Chinese electric car maker Li Auto is under scrutiny over quality issues after a Chinese state media outlet reported over the weekend that a new L9 model broke its suspension during a test drive.
Li Auto announced on Monday that it has expanded its warranty terms to guarantee free repairs to the suspension parts on all L9 vehicles.
Why it matters: The incident could potentially hurt the brand’s public image and impact sales of L9, its highly-anticipated electric crossover.
- China’s state media CNR published on July 17 a report showing a picture of Li Auto’s L9 vehicles with a locked-up front wheel, reportedly caused by suspension problems.
Details: Li Auto confirmed on Monday to Chinese media that a spring buffer part on one front wheel of an L9 became faulty after it drove over a pothole of 20 centimeters (7.9 inches) at the speed of 90 kilometers per hour (56 mph) in the southwestern municipality of Chongqing a day earlier. The automaker didn’t clarify whether the 20-centimeter refers to the width or the depth of the hole.
- However, A Li Auto spokeswoman told Chinese media Jiemian that the faulty component involved in the accident was only used on trial vehicles, citing supply issues as the reason for its use and that the buffers on mass-produced L9 vehicles will be 2.5 times stronger and able to deal with collisions at higher speeds.
- The response was followed by an announcement on Monday that the electric vehicle maker decided to extend the warranty on air spring parts to eight years or 160,000 km (99,419 miles) from the previous five years or 100,000 km.
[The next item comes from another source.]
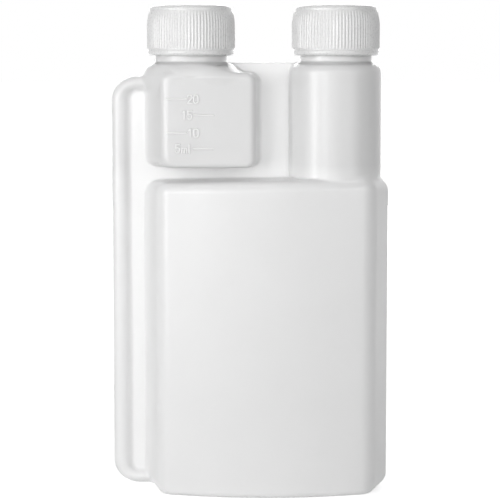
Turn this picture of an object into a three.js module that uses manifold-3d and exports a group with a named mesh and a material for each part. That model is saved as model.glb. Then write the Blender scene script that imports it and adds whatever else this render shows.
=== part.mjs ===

Context: Li Auto launched the six-seater L9 plug-in hybrid SUV on June 22, with the seven-year-old automaker claiming it provides a state-of-the-art experience to drivers at less than half the price of German-made luxury cars.
- The company later announced that pre-orders for the SUV, its second production model, had exceeded 30,000 in the first three days following the launch. Delivery is scheduled to begin in August.